_RECORDS FOR THIS EXERCISE_:

—————

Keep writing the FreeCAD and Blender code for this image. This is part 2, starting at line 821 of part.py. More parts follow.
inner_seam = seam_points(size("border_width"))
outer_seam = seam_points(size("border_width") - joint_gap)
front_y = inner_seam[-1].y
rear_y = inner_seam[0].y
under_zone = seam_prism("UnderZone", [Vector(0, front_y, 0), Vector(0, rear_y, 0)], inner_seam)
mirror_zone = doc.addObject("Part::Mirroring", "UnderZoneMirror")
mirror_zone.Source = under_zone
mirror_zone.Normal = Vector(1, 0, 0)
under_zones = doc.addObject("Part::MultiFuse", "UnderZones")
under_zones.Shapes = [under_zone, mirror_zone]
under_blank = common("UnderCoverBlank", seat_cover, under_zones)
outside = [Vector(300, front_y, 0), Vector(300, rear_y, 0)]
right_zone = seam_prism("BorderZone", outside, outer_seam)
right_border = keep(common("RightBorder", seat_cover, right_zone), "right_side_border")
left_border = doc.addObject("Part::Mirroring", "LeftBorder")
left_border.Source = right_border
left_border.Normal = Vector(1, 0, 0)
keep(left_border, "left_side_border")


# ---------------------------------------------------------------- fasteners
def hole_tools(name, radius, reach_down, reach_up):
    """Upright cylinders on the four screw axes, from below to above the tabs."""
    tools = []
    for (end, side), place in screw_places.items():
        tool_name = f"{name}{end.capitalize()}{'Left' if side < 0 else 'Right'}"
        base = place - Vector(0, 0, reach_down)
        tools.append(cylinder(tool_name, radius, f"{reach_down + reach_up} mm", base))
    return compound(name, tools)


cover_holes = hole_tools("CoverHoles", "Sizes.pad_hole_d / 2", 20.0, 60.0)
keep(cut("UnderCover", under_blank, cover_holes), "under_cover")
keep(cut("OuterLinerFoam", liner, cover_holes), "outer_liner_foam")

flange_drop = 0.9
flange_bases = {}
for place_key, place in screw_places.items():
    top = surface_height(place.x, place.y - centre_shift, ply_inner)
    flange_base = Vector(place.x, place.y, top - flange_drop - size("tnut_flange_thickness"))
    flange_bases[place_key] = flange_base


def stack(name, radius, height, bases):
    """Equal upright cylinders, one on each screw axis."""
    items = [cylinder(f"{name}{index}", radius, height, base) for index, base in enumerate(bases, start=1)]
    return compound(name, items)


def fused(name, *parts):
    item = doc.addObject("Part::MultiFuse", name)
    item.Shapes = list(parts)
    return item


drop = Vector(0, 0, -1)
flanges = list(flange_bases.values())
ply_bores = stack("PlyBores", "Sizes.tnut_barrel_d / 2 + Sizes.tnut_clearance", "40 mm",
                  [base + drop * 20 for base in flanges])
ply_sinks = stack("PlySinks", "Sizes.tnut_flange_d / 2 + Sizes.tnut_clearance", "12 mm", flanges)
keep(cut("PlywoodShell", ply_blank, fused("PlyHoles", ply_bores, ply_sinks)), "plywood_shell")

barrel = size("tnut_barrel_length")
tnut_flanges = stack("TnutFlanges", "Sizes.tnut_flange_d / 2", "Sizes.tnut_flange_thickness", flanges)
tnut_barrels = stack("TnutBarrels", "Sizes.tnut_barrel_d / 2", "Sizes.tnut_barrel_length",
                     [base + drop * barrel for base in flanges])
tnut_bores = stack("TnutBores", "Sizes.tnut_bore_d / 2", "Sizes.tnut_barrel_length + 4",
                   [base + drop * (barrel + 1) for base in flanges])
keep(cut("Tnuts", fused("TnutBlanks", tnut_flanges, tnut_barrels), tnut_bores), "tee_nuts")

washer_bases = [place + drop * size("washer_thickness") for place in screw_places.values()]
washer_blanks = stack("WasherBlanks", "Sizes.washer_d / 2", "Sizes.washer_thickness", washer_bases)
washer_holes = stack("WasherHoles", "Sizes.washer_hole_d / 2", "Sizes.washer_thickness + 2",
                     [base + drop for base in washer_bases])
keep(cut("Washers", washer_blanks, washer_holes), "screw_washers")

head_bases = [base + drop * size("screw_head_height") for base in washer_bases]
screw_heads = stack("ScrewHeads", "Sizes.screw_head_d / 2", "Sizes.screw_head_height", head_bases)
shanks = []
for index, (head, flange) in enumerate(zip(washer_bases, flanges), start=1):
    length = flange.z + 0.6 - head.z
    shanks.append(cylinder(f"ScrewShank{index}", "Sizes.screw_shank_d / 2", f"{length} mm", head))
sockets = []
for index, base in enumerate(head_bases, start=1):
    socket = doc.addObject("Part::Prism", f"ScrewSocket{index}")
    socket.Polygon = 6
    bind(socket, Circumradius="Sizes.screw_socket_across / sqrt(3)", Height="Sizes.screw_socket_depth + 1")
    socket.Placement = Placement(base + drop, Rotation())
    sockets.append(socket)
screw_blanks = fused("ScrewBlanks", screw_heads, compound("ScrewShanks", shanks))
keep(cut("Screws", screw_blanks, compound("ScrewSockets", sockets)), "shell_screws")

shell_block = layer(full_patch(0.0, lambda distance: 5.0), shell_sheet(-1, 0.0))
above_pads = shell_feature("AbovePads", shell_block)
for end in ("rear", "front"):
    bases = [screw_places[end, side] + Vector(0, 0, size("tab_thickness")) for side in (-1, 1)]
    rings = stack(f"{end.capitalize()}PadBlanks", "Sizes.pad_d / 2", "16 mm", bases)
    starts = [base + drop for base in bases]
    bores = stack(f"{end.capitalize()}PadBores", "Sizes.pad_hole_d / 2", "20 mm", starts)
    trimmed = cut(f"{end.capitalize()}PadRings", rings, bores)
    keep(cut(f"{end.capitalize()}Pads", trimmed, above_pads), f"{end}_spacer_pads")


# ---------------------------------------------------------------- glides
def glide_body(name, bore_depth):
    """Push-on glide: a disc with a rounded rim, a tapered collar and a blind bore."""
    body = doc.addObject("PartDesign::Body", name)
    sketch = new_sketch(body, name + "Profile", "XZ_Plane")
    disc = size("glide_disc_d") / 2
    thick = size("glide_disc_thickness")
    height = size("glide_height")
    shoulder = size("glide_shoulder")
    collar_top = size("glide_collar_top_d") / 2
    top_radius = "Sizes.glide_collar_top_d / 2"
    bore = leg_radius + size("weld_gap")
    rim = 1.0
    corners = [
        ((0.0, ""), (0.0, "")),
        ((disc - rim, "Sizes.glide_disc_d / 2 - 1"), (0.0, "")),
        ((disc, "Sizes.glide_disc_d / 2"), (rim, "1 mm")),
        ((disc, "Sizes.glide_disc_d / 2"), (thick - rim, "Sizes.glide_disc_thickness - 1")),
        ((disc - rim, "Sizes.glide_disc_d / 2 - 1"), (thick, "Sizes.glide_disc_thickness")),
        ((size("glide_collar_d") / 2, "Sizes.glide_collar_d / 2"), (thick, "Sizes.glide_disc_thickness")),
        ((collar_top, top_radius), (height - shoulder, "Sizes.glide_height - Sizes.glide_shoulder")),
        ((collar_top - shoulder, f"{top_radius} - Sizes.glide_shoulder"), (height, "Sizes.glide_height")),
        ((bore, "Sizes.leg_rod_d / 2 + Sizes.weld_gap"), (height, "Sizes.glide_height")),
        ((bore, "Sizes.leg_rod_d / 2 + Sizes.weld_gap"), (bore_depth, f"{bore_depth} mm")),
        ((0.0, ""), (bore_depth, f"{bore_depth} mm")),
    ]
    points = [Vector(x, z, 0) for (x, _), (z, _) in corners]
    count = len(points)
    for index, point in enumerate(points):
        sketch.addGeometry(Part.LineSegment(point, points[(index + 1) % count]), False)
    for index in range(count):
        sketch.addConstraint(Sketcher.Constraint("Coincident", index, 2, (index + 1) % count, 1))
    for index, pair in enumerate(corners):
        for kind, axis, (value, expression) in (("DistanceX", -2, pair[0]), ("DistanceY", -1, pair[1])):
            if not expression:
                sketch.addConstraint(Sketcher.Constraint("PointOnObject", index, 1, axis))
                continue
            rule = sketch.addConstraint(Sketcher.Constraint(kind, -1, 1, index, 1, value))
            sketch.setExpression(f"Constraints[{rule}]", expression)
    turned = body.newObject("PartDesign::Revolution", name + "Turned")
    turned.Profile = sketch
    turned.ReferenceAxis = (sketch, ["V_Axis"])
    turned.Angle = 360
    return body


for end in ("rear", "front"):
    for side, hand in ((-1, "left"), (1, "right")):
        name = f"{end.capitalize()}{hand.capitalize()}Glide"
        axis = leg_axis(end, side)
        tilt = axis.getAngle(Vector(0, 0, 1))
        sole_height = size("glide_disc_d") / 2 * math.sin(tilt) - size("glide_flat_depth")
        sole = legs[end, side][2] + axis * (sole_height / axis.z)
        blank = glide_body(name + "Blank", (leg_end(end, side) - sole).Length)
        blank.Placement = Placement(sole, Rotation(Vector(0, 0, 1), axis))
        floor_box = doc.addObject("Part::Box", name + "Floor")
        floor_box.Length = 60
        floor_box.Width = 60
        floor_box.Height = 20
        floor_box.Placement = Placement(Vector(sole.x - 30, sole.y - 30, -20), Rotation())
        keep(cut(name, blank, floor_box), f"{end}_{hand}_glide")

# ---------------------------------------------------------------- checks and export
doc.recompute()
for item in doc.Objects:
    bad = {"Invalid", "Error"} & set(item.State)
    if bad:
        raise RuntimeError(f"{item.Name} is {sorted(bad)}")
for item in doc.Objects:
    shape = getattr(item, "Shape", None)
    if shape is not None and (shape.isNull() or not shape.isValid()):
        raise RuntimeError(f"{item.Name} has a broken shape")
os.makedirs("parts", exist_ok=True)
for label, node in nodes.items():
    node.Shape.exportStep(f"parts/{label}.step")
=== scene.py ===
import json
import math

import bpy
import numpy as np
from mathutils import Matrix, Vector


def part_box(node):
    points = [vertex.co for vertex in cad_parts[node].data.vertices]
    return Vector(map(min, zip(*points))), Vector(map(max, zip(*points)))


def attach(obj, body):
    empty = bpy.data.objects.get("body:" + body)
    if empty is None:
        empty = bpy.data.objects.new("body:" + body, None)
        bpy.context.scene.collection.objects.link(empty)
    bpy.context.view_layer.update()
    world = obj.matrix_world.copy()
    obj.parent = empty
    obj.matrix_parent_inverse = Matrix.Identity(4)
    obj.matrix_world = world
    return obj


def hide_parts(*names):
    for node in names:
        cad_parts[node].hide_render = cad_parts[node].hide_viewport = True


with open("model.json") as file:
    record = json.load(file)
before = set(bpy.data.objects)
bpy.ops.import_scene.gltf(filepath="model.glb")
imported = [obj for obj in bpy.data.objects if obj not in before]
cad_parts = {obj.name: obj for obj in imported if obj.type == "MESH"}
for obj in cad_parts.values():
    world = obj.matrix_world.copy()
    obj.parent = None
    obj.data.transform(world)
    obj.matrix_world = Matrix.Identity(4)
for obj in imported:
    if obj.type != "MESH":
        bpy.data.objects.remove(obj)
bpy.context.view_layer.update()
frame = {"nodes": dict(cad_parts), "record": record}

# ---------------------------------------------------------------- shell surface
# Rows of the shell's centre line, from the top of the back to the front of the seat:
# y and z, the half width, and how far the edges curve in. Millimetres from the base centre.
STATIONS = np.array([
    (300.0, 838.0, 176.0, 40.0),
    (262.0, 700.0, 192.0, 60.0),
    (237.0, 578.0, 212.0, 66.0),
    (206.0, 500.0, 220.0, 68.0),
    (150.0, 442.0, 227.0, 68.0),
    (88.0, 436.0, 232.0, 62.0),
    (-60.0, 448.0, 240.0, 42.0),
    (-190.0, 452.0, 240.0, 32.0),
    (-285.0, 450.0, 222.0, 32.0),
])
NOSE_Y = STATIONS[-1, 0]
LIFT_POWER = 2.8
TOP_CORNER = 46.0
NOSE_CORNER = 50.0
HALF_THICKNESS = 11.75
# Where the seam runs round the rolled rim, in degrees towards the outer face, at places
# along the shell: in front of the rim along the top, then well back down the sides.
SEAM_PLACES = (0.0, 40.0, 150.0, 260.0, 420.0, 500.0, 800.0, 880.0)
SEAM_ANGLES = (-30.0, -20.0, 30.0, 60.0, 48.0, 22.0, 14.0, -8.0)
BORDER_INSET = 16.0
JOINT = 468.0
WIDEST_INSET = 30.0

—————

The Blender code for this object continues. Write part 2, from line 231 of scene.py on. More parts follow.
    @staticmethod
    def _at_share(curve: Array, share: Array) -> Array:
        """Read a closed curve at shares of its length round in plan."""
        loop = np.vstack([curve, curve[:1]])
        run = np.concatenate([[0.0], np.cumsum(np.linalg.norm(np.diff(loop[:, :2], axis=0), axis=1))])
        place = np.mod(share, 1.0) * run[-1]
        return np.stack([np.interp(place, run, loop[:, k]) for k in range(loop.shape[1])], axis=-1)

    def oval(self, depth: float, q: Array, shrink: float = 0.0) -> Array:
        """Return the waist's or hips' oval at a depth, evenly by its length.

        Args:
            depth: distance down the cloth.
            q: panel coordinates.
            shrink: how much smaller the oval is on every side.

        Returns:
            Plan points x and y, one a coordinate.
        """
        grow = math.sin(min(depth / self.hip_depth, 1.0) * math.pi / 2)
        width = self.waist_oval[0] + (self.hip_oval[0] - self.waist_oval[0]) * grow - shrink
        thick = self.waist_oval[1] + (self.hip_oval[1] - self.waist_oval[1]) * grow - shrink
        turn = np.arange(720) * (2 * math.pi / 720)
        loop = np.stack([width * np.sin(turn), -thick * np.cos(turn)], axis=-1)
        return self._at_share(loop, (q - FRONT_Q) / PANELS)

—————

_EXERCISE REQUIREMENTS_: Within the listing above, extract exactly the lines from the line with "checks and export" to the line with "bpy.data.objects.remove(obj)", the two named lines included, and no others.

_FINISHED EXERCISE_:
# ---------------------------------------------------------------- checks and export
doc.recompute()
for item in doc.Objects:
    bad = {"Invalid", "Error"} & set(item.State)
    if bad:
        raise RuntimeError(f"{item.Name} is {sorted(bad)}")
for item in doc.Objects:
    shape = getattr(item, "Shape", None)
    if shape is not None and (shape.isNull() or not shape.isValid()):
        raise RuntimeError(f"{item.Name} has a broken shape")
os.makedirs("parts", exist_ok=True)
for label, node in nodes.items():
    node.Shape.exportStep(f"parts/{label}.step")
=== scene.py ===
import json
import math

import bpy
import numpy as np
from mathutils import Matrix, Vector


def part_box(node):
    points = [vertex.co for vertex in cad_parts[node].data.vertices]
    return Vector(map(min, zip(*points))), Vector(map(max, zip(*points)))


def attach(obj, body):
    empty = bpy.data.objects.get("body:" + body)
    if empty is None:
        empty = bpy.data.objects.new("body:" + body, None)
        bpy.context.scene.collection.objects.link(empty)
    bpy.context.view_layer.update()
    world = obj.matrix_world.copy()
    obj.parent = empty
    obj.matrix_parent_inverse = Matrix.Identity(4)
    obj.matrix_world = world
    return obj


def hide_parts(*names):
    for node in names:
        cad_parts[node].hide_render = cad_parts[node].hide_viewport = True


with open("model.json") as file:
    record = json.load(file)
before = set(bpy.data.objects)
bpy.ops.import_scene.gltf(filepath="model.glb")
imported = [obj for obj in bpy.data.objects if obj not in before]
cad_parts = {obj.name: obj for obj in imported if obj.type == "MESH"}
for obj in cad_parts.values():
    world = obj.matrix_world.copy()
    obj.parent = None
    obj.data.transform(world)
    obj.matrix_world = Matrix.Identity(4)
for obj in imported:
    if obj.type != "MESH":
        bpy.data.objects.remove(obj)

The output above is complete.